3.7. Da ultimo, l’art. 6 del decreto incide anche sull’art. 425 c.p., aggiungendo le aziende agricole all’elenco dei luoghi rispetto ai quali la commissione dei delitti di incendio (art. 423 c.p.) e di danneggiamento seguito da incendio (art. 424 c.p.) risulta meritevole di un aggravamento di pena.

 

 

[2] L’aggiornamento del catasto è funzionale a rendere effettivi i divieti sanciti dall’art. 10 l. 21 novembre 2000, n. 353, tra cui il divieto di mutamento della destinazione d’uso dei soprassuoli percorsi dal fuoco per il tempo di 15 anni, di edificazione per il tempo di dieci anni, di pascolo e caccia per il tempo di dieci anni. Tali prescrizioni sono assistite da sanzioni amministrative, oltre che da sanzioni civili (ad esempio, si prevede la nullità dei contratti di compravendita di aree e immobili situati nelle predette zone, stipulati entro quindici anni dall’incendio, che non richiamino espressamente il suddetto vincolo di destinazione).

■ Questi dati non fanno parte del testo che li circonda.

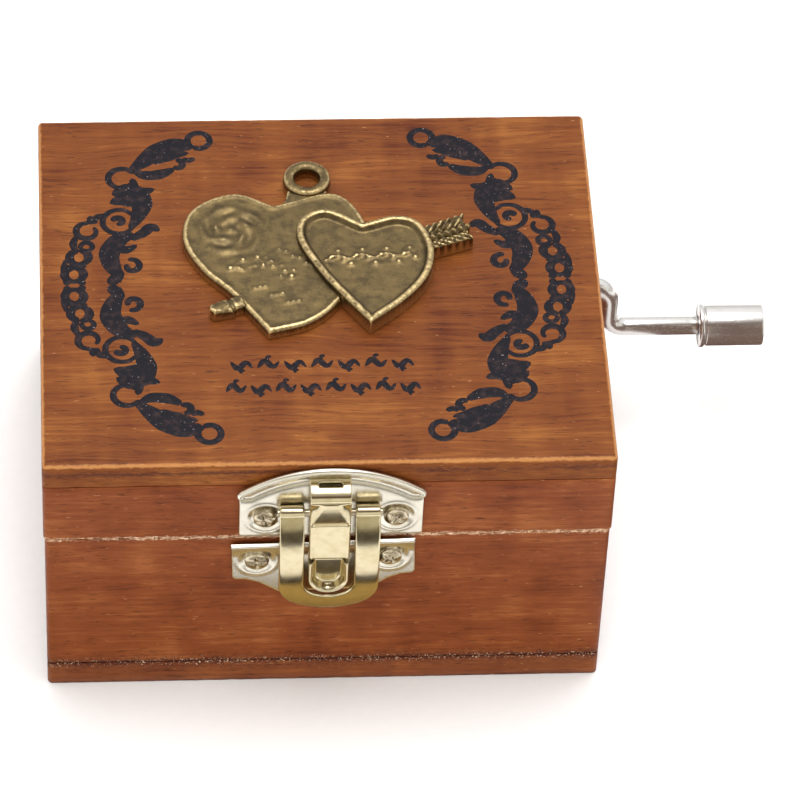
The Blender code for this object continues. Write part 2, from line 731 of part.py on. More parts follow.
def make_tongue():
    """The swinging loop: a bowed sheet, curled round the pin, cut to a U with a round foot."""
    start = Vector((LATCH_PIN_OUT + CURL_RADIUS - SHEET / 2, LATCH_PIN_Z))
    end = Vector((TONGUE_END_OUT, SEAM_Z + TONGUE_FOOT - SHEET))
    chord = end - start
    out = Vector((-chord.y, chord.x)).normalized()
    steps = 14
    line = []
    for i in range(steps + 1):
        share = i / steps
        bow = 4 * share * (1 - share) * TONGUE_BULGE
        line.append(start + chord * share + out * bow)
    outer = [(p.x + SHEET / 2, p.y) for p in line]
    inner = [(p.x - SHEET / 2, p.y) for p in reversed(line)]
    band = front_profile("latch_tongue", outer + inner, TONGUE_HALF + MM)
    curl_place = (0, LATCH_PIN_Y, LATCH_PIN_Z)
    curl = rod("curl", CURL_RADIUS, 2 * (TONGUE_HALF + MM), curl_place, ALONG_X, 24)
    bore = rod("curl_bore", LATCH_PIN_RADIUS + BORE_GAP, 4 * TONGUE_HALF, curl_place, ALONG_X)

    top = LATCH_PIN_Z + 2 * CURL_RADIUS
    lobe_z = SEAM_Z + TONGUE_FOOT + TONGUE_HALF
    slot_z = SEAM_Z + TONGUE_SLOT_FOOT + TONGUE_SLOT_HALF
    outline = [
        (-TONGUE_HALF, top),
        *arc((0, lobe_z), TONGUE_HALF, 180, 360, 20),
        (TONGUE_HALF, top),
        (TONGUE_SLOT_HALF, top),
        *arc((0, slot_z), TONGUE_SLOT_HALF, 360, 180, 14),
        (-TONGUE_SLOT_HALF, top),
    ]
    blank_y = -HALF_DEPTH - STRAP_FACE
    blank = prism("tongue_blank", outline, 8 * MM, LATCH_BRASS, (0, blank_y, 0), FACING_FRONT)
    boolean(band, "UNION", curl)
    boolean(band, "DIFFERENCE", bore)
    boolean(band, "INTERSECT", blank)
    return smooth(baked(band))


def make_base_plate():
    """The base plate: a sheet with a turned-out lip, cut to its outline, then set a little askew."""
    top, foot = SEAM_Z, SEAM_Z - BASE_PLATE_HEIGHT - BASE_PLATE_LOBE_DROP
    back = SHEET_GAP - BASE_INSET
    face = back + SHEET
    section = [
        (back, foot),
        (face, foot),
        (face, top - 1.4 * MM),
        (face + 0.25 * LIP_OUT, top - 0.95 * MM),
        (face + LIP_OUT, top - 0.6 * MM),
        (face + LIP_OUT - 0.15 * MM, top - 0.15 * MM),
        (face - 0.1 * MM, top - 0.5 * MM),
        (back, top - 0.9 * MM),
    ]
    plate = front_profile("latch_base_plate", section, BASE_PLATE_HALF + MM)
    left, right = -BASE_PLATE_HALF, BASE_PLATE_HALF
    side = top - BASE_PLATE_HEIGHT - BASE_PLATE_SIDE
    lobe = side - BASE_PLATE_LOBE_DROP / 2 + 0.6 * MM
    outline = [
        (left, top),
        (left, side),
        (left + 1.5 * MM, side - 0.1 * MM),
        (left + 3.0 * MM, side - 0.7 * MM),
        (-BASE_PLATE_LOBE, lobe),
        (BASE_PLATE_LOBE, lobe),
        (right - 3.0 * MM, side - 0.7 * MM),
        (right - 1.5 * MM, side - 0.1 * MM),
        (right, side),
        (right, top),
    ]
    blank = prism(
        "base_plate_blank", outline, 6 * MM, LATCH_BRASS, (0, -HALF_DEPTH, 0), FACING_FRONT
    )
    return smooth(baked(boolean(plate, "INTERSECT", blank)))


def skewed(x, z):
    """A point of the base plate, turned with the plate about the plate's middle."""
    middle = Vector((0, SEAM_Z - BASE_PLATE_HEIGHT))
    offset = Vector((x, z)) - middle
    turn = Matrix.Rotation(BASE_PLATE_SKEW, 2)
    place_ = middle + turn @ offset
    return place_.x + BASE_PLATE_X, place_.y


def make_catch():
    """The cup that stands in the slot: a U-shaped wall on a floor, open at its top."""
    middle_z = SEAM_Z + CATCH_FOOT + CATCH_HALF
    back = SHEET_GAP - BASE_INSET + SHEET + SHEET_GAP

    def cup(name, half, top, depth_from, depth_to):
        outline = [(half, top), (-half, top), *arc((0, middle_z), half, 180, 360, 14)]
        centre = (0, -HALF_DEPTH - (depth_from + depth_to) / 2, 0)
        return prism(name, outline, depth_to - depth_from, LATCH_BRASS, centre, FACING_FRONT)

    catch = cup("latch_catch", CATCH_HALF, SEAM_Z + CATCH_TOP, back, back + CATCH_OUT)
    pocket = cup(
        "catch_pocket",
        CATCH_HALF - CATCH_WALL,
        SEAM_Z + CATCH_TOP + MM,
        back + 2 * CATCH_WALL,
        back + CATCH_OUT + MM,
    )
    return boolean(catch, "DIFFERENCE", pocket)


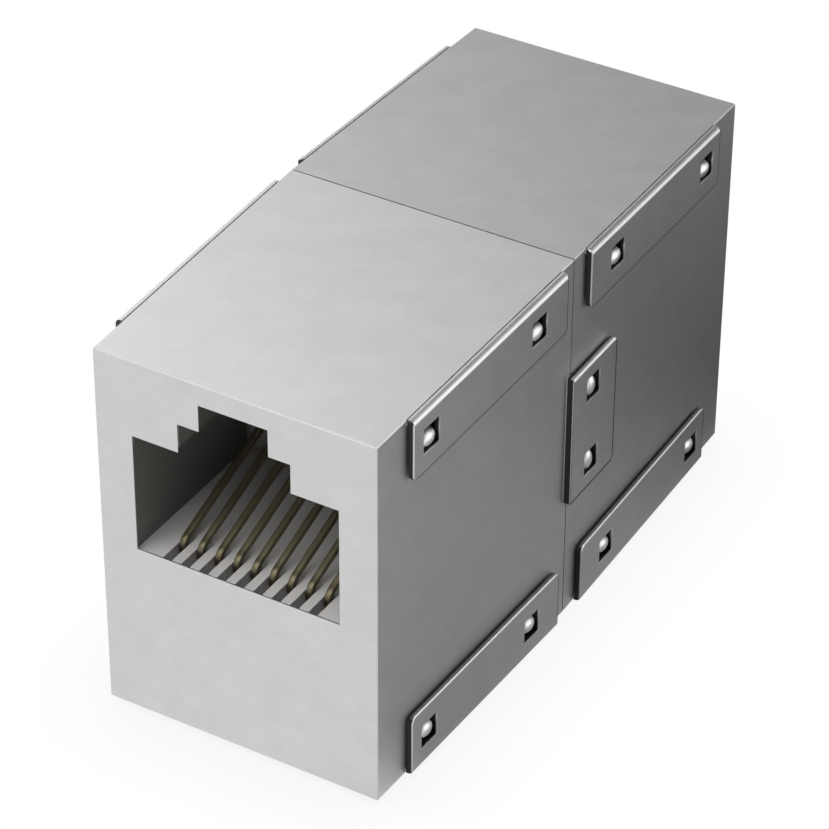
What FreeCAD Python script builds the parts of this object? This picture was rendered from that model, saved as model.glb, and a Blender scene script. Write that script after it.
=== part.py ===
import FreeCAD, Part
import math
import os

os.makedirs("parts", exist_ok=True)

V = FreeCAD.Vector

# An inline coupler for two modular network plugs. It is two equal halves, turned back to back about Z:
# each half is a folded sheet shield over a moulded jack with nine spring contacts, and one circuit
# board stands between the halves. Millimetres. The origin is under the middle seam, +Z is up, the
# latch notches face up, and the front socket opens towards -Y.
# Each half is worked out as the front one. "depth" is measured inwards from its end face.

# Body: each half widens a little from its end face to the seam
half_length = 18.50
end_width = 16.10
end_height = 21.62
seam_width = 16.70
seam_height = 22.34
seam_gap = 0.08
edge_bevel = 0.05

# Sheet
sheet = 0.30
flap_gap = 0.12
flap_proud = flap_gap + sheet
fold_radius = 0.30
flap_corner = 0.40
flap_bevel = 0.06
score_width = 0.07
score_depth = 0.16

# Side flaps, one above and one below on each side, folded over the side wall and snapped on to it
flap_from_seam = 1.20
flap_length = 14.70
upper_flap_height = 3.55
lower_flap_height = 3.65
window_size = 1.44
window_near_seam = 4.07
window_near_end = 14.30
upper_window_drop = 1.70
lower_window_rise = 1.87

# Snap domes pressed out of the side walls. Each fills most of its window, and an upper one stands low in it
dome_half_length = 0.65
dome_half_width = 0.46
dome_height = 0.44
upper_dome_drop = 0.23
tab_dome_drop = 0.06
dome_root = 0.03
dome_sides = 10
dome_rings = (0, 35, 70)

# Side tab: a step out of one half's side wall that laps over the other half
tab_step = 0.34
tab_reach = 4.45
tab_height = 7.90
tab_middle = 11.42
tab_edge_radius = 0.22
tab_window_reach = 1.84
tab_window_spacing = 4.70

# Socket opening in the end face, with the wide step and the latch notch above the plug body
socket_width = 11.85
socket_floor = 10.66
socket_top = 17.55
step_width = 6.45
step_top = 19.23
notch_width = 3.96
notch_top = 20.78
opening_land = 0.03
cavity_clearance = 0.12

# Jack housing
housing_clearance = 0.05
housing_depth = 15.20
floor_depth = 10.25
mouth_depth = 0.22
mouth_gap = 0.04
mouth_top = 17.00
pocket_half_width = 6.40
pocket_low = 6.50
pocket_high = 21.00
core_low = 1.90
core_high = 5.30
core_front = 3.00

# Contacts: springs of flat wire. Each lies under the cavity floor, turns round in a slot at the front
# and rises back into the socket
contact_count = 9
contact_pitch = 1.065
wire_width = 0.38
wire_thickness = 0.32
turn_radius = 0.60
turn_depth = 2.20
turn_height = 10.29
rise_angle = 19.5
tip_depth = 10.95
tail_end = half_length + 1.40
slot_width = 0.53
slot_end = 2.45
channel_high = 9.93

# Contact block: closes the back of the cavity, and its tongue backs the contacts under the floor
block_front = 10.60
block_width = 12.60
block_low = 6.50
block_high = 20.90
tongue_front = 3.00
tongue_width = 10.40
tongue_low = 8.20
guide_depth = 1.10
guide_low = 10.80
guide_high = 14.80
rear_tail_drop = 2.00
jog_radius = 0.40
jog_start = 11.60
leg_size = 1.60

# Circuit board
board_thickness = 1.60
board_width = 14.80
board_low = 1.20
board_high = 21.10
board_hole = 0.70
hole_sides = 6

# How far a cutting tool runs past the faces that it cuts
past = 1.00

end_low = (seam_height - end_height) / 2
lower_run = turn_height - turn_radius
slot_low = lower_run - wire_thickness / 2


def face_y(depth):
    return depth - half_length


def half_width(depth):
    return (end_width + (seam_width - end_width) * depth / half_length) / 2


def low_side(depth):
    return end_low * (1 - depth / half_length)


def high_side(depth):
    return seam_height - low_side(depth)


def flat_solid(front, back):
    """A solid between two outlines of as many points, with flat sides."""
    wires = [Part.makePolygon(points + [points[0]]) for points in (front, back)]
    return Part.makeLoft(wires, True, True)


def prism(corners, run):
    return Part.Face(Part.makePolygon(corners + [corners[0]])).extrude(run)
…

[3] A riguardo può rimandarsi, per tutti, a S. Corbetta, sub Art. 423-bis c.p., in E. Dolcini – G.L. Gatta, Codice penale commentato, V ed., Milano, 2021, p. 2361 ss.

[4] Definisce la clausola in questione «a rigore superflua» C. Ruga Riva, Fuoco, bosco, animali: prime osservazioni sul novellato delitto di incendio boschivo (art. 423-bis cp), Leg. pen. (web), 14.12.2021, p. 2.

[5] In questi termini, C. Ruga Riva, Fuoco, bosco, animali, cit., p. 3.

[6] In proposito si può rimandare alle considerazioni di C. Ruga Riva, Fuoco, bosco, animali, cit., p. 6, il quale osserva che la formula «sottrazione di risorse rilevanti» mal si attaglia al delitto di incendio boschivo e verosimilmente costituisce il frutto di un disattento “copia-incolla” del legislatore da attenuanti di identico tenore pensate per fenomeni diversi.